CA ANZ CEO, Ainslie van Onselen, said that the proposed thresholds would place Australia significantly out of step with comparable economies.

“Builders, suppliers, distributors, manufacturers and other mid-sized private businesses rely on audited financial statements to demonstrate their financial health to the employees, creditors and customers who depend on them,” she said. 

"The proposed thresholds are multiples higher than where audited financial reporting kicks in for companies in economies like the United Kingdom, Singapore, and the European Union," van Onselen added.

CA ANZ are in support of reviewing thresholds to ensure the pace is kept with the broader economy. van Onselen highlighted that doubling them in a single move, without consultation or economic modelling, warranted far greater scrutiny.

“Removing the requirement for mid-sized companies raises the risk profile of Australia's mid-market significantly,” van Onselen added.

“Audited financial reporting is not red tape. Rather, it is a financial governance mechanism that reduces the need for more prescriptive regulation.
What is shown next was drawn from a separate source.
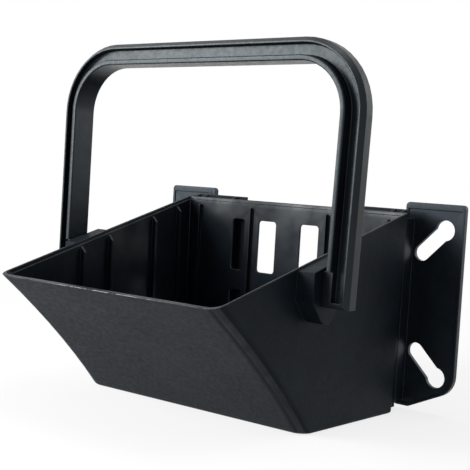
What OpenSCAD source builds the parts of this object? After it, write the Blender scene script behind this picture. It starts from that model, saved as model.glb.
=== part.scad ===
// Tool storage caddy: an open-topped bin with a scoop front, a swinging carrying
// handle and two keyhole plates that hang it on a wall or a rail.
// Origin: floor level, on the rear face of the back wall, at mid-width.
// +X to the right, +Y to the rear, +Z up.

/* [Bin] */
// Height of the back wall from floor to rim
back_h = 195.5; // [170:0.5:230]
// Height of the front lip above the floor
lip_h = 118; // [95:0.5:140]
// Depth of the rim from the back wall to the front lip
lip_d = 273; // [240:0.5:310]
// Depth of the flat floor
floor_d = 144.8; // [120:0.2:170]
// Hollow of the scoop front behind a straight line from floor to lip
front_sag = 6.1; // [0:0.1:12]
// Outer width of the rim at the back wall
rim_w = 280; // [270:0.5:284]
// Outer width of the floor at the back wall
floor_w = 273.4; // [262:0.2:276]
// Outer width of the front lip
lip_w = 262.6; // [250:0.2:266]
// Thickness of the side walls
side_wall = 3.3; // [2.4:0.1:4]
// Thickness of the back wall
back_wall = 2.6; // [2:0.1:4]
// Thickness of the scoop front
front_wall = 3.3; // [2.4:0.1:4.5]
// Thickness of the floor
floor_wall = 3.3; // [2.4:0.1:5]
// Outside radius of the two front corners
front_r = 12; // [6:0.5:20]
// Outside radius of the two back corners
back_r = 4; // [3.5:0.1:6]
// Radius of the outer edge round the floor
bottom_r = 2.5; // [1:0.1:4]
// Radius between the walls and the floor inside
inside_r = 2; // [0.5:0.1:4]
// Depth of the inner step below the rim
ledge_d = 3; // [1.5:0.1:6]
// Width of the inner step below the rim
ledge_w = 0.8; // [0.4:0.1:1.4]

/* [Bin ribs] */
// Distances of the side ribs from the back wall
side_ribs = [24, 63.5, 130, 169]; // [10:0.5:200]
// Distances of the back wall ribs from mid-width
back_ribs = [48.5, 120]; // [45:0.5:124]
// Thickness of the side ribs
side_rib_t = 3; // [2:0.1:4]
// Height of the side ribs above the wall
side_rib_p = 5.5; // [3:0.1:8]
// Drop of the side rib tops below the rim
side_rib_drop = 5.5; // [3.5:0.1:12]
// Thickness of the back ribs
back_rib_t = 2.5; // [1.5:0.1:3.5]
// Height of the back ribs above the wall
back_rib_p = 4; // [2:0.1:6]
// Drop of the back rib tops below the rim
back_rib_drop = 8; // [3.5:0.1:16]
// Fall of the back rib tops from the wall to the rib's edge
back_rib_fall = 1.2; // [0:0.1:2]

/* [Windows] */
// Width of the two middle windows in the back wall
mid_win_w = 23; // [14:0.5:26]
// Distance of the middle windows' centres from mid-width
mid_win_x = 27; // [20:0.5:30]
// Width of the two outer columns of windows
side_win_w = 16.4; // [10:0.2:20]
// Distance of the outer columns' centres from mid-width
side_win_x = 65.5; // [62:0.5:66]
// Height of every window
win_h = 55; // [35:0.5:62]
// Height of the upper windows' lower edge above the floor
upper_win_z = 119.5; // [112:0.5:122]
// Height of the lower windows' lower edge above the floor
lower_win_z = 43; // [25:0.5:48]
// Corner radius of the windows
win_r = 3.5; // [1:0.1:5]

/* [Rear channels] */
// Depth of the channels behind the back wall
channel_d = 10; // [8:0.1:14]
// Height of the channels' lower ends above the floor's level
channel_low = 4; // [4:0.1:8]
// Wall thickness of the channels
channel_wall = 2.5; // [2:0.1:3.5]
// Distance of the channels' open inner ends from mid-width
channel_in = 64.3; // [60:0.1:70]
// Distances of the cross webs from mid-width
channel_webs = [78.5, 120]; // [74:0.5:122]

/* [Handle pivots] */
// Distance of the handle pivots in front of the back wall
pivot_d = 151; // [135:0.5:160]
// Height of the handle pivots above the floor
pivot_h = 131; // [126:0.5:135]
// Distance of the pivot pads' outer faces from mid-width
pad_x = 152; // [148:0.1:154]
// Width of the pivot pads, front to back
pad_w = 44; // [34:0.5:50]
// Height at which the pads begin to taper, below the pivots
pad_shoulder = 11; // [8:0.5:16]
// Length of the pads below the pivots
pad_drop = 37; // [26:0.5:40]
// Radius of the pads' lower tips
pad_tip_r = 11; // [4:0.5:12]
// Drop of the pads' tops below the rim
pad_top_drop = 1.5; // [0:0.1:4]
// Radius of the handle's pegs
peg_r = 6; // [4.5:0.1:8]
// Length of the pegs inside the pads
peg_l = 10; // [6:0.1:13]

/* [Handle] */
// Height of the grip's underside above the pivots
grip_h = 191.2; // [180:0.1:215]
// Distance of the legs' inner faces from mid-width at the corners
leg_x = 158.8; // [157.5:0.1:160]
// Inner radius of the two corners
corner_r = 44.8; // [25:0.1:70]
// Inward lean of the legs in degrees
leg_splay = 0.88; // [0:0.01:1.1]
// Backward lean of the standing handle in degrees
handle_lean = 1.1; // [0:0.1:8]
// Thickness of the handle from the inner face to the outer flange's edges
bar_t = 17.8; // [14:0.1:18]
// Rise of the outer face's crown above the outer flange's edges
crown_rise = 3.4; // [1:0.1:4]
// Width of the flat along the crown
crown_w = 9.4; // [6:0.1:12]
// Depth of the inner flange
inner_flange_d = 26; // [20:0.1:30]
// Thickness of the inner flange
inner_flange_t = 5; // [3:0.1:6]
// Depth of the outer flange
outer_flange_d = 18.5; // [14:0.1:24]
// Thickness of the outer flange
outer_flange_t = 2; // [1.8:0.1:4]
// Thickness of the web between the flanges
web_t = 5; // [4:0.1:12]
// Radius of the handle's edges
edge_r = 1.2; // [0.4:0.1:1.2]
// Height of the foot block above the pivots
foot_up = 15.4; // [12:0.1:20]
// Length of the foot block below the pivots
foot_down = 15.5; // [10:0.1:20]
// Radius of the foot block's lower edges
foot_r = 4; // [1:0.1:6]
// Thickness of the wall that closes the foot block below
foot_wall = 5; // [3:0.1:8]

/* [Keyhole plates] */
// Distance of the plates' inner edges from mid-width
plate_in = 123; // [121:0.1:124]
// Distance of the plates' outer edges from mid-width
plate_out = 187; // [184:0.1:195]
// Height of the plates' top edges above the floor
plate_top = 205.5; // [203:0.1:215]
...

When it disappears, the risk doesn't disappear with it, it shifts onto everyone else in the economy.”

 
 

Meanwhile, Amir Ghandar FCA, the reporting and assurance leader at CA ANZ, said the policy discussion had been complicated by the Government applying the same thresholds to both financial reporting and climate reporting obligations.
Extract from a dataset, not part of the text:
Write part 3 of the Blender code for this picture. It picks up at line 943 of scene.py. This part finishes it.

"This debate has become confused because the policy considerations for audited financial reporting are different from those of climate reporting, yet the current model only allows you to choose one set of thresholds," Ghandar said.

"What this means in practice is you potentially end up throwing the financial governance risk baby out with the climate disclosure bathwater, not because climate disclosure isn't important, but because the two regimes have been conflated when they shouldn't be.”

Mid-sized businesses formulate the backbone of local communities, supporting employees, suppliers, along with customers who rely on trustworthy financial data. To protect these significant economic ties, CA ANZ is ultimately urging the government to consult stakeholders and model the full impacts before implementing changes.